→ **WHAT TO PRODUCE**
Repeat verbatim only the lines from the opening of the material below through the one that contains "CUT_PAST = 2.0".

====== DATASET CONTENT ======

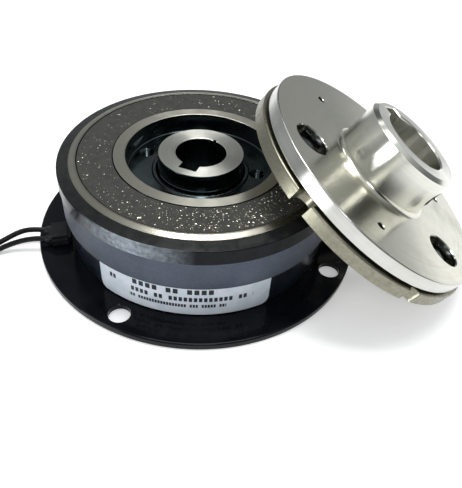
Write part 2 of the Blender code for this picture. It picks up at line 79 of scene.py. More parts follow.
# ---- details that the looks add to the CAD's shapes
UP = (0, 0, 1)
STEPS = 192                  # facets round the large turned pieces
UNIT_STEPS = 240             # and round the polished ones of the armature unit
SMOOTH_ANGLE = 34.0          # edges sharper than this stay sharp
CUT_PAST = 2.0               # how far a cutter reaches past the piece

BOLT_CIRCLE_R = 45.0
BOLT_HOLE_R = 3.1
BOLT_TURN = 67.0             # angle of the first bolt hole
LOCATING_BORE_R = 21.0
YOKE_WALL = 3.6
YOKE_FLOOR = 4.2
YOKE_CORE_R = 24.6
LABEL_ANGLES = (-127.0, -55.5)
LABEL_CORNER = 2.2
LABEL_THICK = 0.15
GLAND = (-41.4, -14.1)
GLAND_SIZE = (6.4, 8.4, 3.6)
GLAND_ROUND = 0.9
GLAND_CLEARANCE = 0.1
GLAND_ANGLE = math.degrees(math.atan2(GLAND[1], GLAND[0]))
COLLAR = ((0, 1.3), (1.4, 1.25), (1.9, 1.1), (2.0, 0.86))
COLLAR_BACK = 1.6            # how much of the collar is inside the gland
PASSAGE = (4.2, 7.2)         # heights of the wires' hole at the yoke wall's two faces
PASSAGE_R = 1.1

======

→ **SOLUTION FOR THIS TASK**
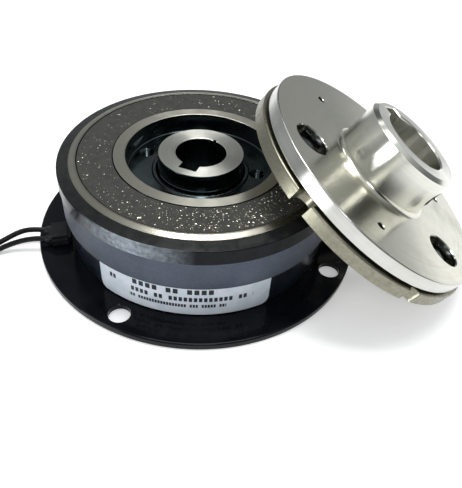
Write part 2 of the Blender code for this picture. It picks up at line 79 of scene.py. More parts follow.
# ---- details that the looks add to the CAD's shapes
UP = (0, 0, 1)
STEPS = 192                  # facets round the large turned pieces
UNIT_STEPS = 240             # and round the polished ones of the armature unit
SMOOTH_ANGLE = 34.0          # edges sharper than this stay sharp
CUT_PAST = 2.0               # how far a cutter reaches past the piece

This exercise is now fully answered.